Descriptive statistics¶

Acknowledging that variables and models are uncertain assumes that we directly or indirectly can describe them through probability distributions. However for most applications the distribution is a messy entity that on its own is hard to interpret directly. So instead, we use statistical metrics designed to summarize distribution and to get an intuitive understanding of its statistical properties.

In addition, for each statistical property, there almost always exists an empirical counterpart that works as a best estimate of said statistical property in the scenarios where only data is available. This is important, as Monte Carlo integration isn’t possible without the empirical metrics used to describe the results.

This section takes a look at some popular statistical metrics and compares them to their empirical counterparts.

Expected value¶

Take for example the most common metric, the expected value function chaospy.E(). This operator works on any distribution:

[1]:

import chaospy

uniform = chaospy.Uniform(0, 4)
chaospy.E(uniform)

[1]:

array(2.)

Its empirical counterpart is the mean function: \(\bar X=\tfrac 1N \sum X_i\). This function is available as numpy.mean and can be used on samples generated from said distribution:

[2]:

samples = uniform.sample(1e7)
numpy.mean(samples)

[2]:

1.9997276896715797

The operator can also be used on any polynomial, but would then require the distribution of interest as a second argument:

[3]:

q0 = chaospy.variable()

chaospy.E(q0**3-1, uniform)

[3]:

array(15.)

In the multivariate case, the distribution and the polynomials needs to coincide politically. E.g.

[4]:

q0, q1, q2 = chaospy.variable(3)
joint3 = chaospy.J(chaospy.Normal(0, 1), chaospy.Uniform(0, 2), chaospy.Normal(2, 2))

chaospy.E([q0, q1*q2], joint3)

[4]:

array([0., 2.])

Here q0, q1 and q2 correspond to chaospy.Normal(0, 1), chaospy.Uniform(0, 2) and chaospy.Normal(2, 2) respectively.
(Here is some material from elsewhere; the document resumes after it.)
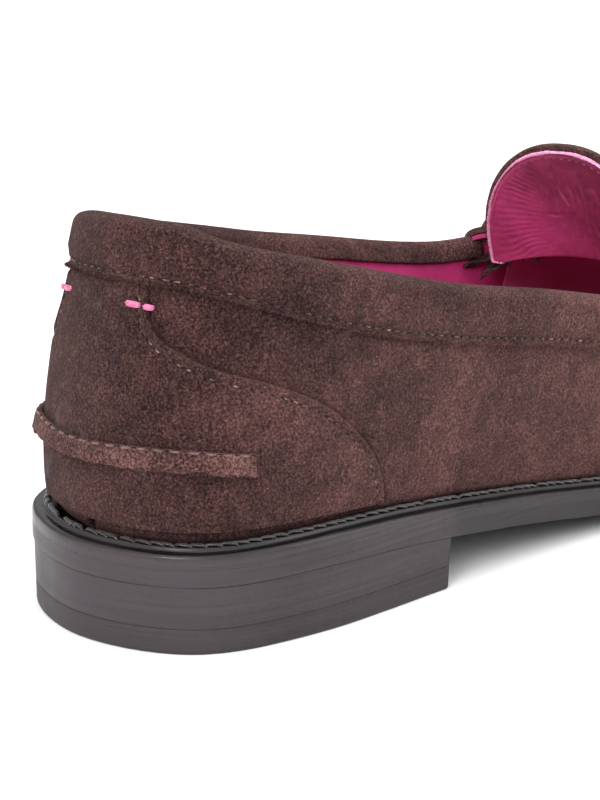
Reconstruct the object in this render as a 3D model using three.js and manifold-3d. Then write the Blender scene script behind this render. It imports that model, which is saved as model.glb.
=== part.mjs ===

It is the variable name position and distribution length that matters here, not the shape of what is being taken the expected value of.

Note also that the model approximations created by e.g. chaospy.fit_regression() and chaospy.fit_quadrature() also are valid polynomials.

Higher order moments¶

In addition to the expected value there is also higher order statistics that work in the same way. They are with their numpy and scipy empirical counterparts:

Name	`chaospy`	`numpy` or `scipy`
Variance	chaospy.Var()	`numpy.var`
Standard deviation	chaospy.Std()	`numpy.std`
Covariance	chaospy.Cov()	`numpy.cov`
Correlation	chaospy.Corr()	`numpy.corrcoef`
Skewness	chaospy.Skew()	`scipy.stats.skew`
Kurtosis	chaospy.Kurt()	`scipy.stats.kurtosis`

For example (Pearson’s) correlation:

[5]:

chaospy.Corr([q0, q0*q2], joint3)

[5]:

array([[1.        , 0.70710678],
       [0.70710678, 1.        ]])

Conditional mean¶

The conditional expected value chaospy.E_cond() is similar to the more conventional chaospy.E(), but differs in that it supports partial conditioning. In other words it is possible to “freeze” some of the variables and only evaluate the others. For example:

[6]:

chaospy.E_cond([q0, q1*q2], q0, joint3)

[6]:

polynomial([q0, 2.0])

[7]:

chaospy.E_cond([q0, q1*q2], q1, joint3)

[7]:

polynomial([0.0, 2.0*q1])

[8]:

chaospy.E_cond([q0, q1*q2], [q1, q2], joint3)

[8]:

polynomial([0.0, q1*q2])

Sensitivity analysis¶

Variance-based sensitivity analysis (often referred to as the Sobol method or Sobol indices) is a form of global sensitivity analysis. Working within a probabilistic framework, it decomposes the variance of the output of the model or system into fractions which can be attributed to inputs or sets of inputs. Read more in for example Wikipedia.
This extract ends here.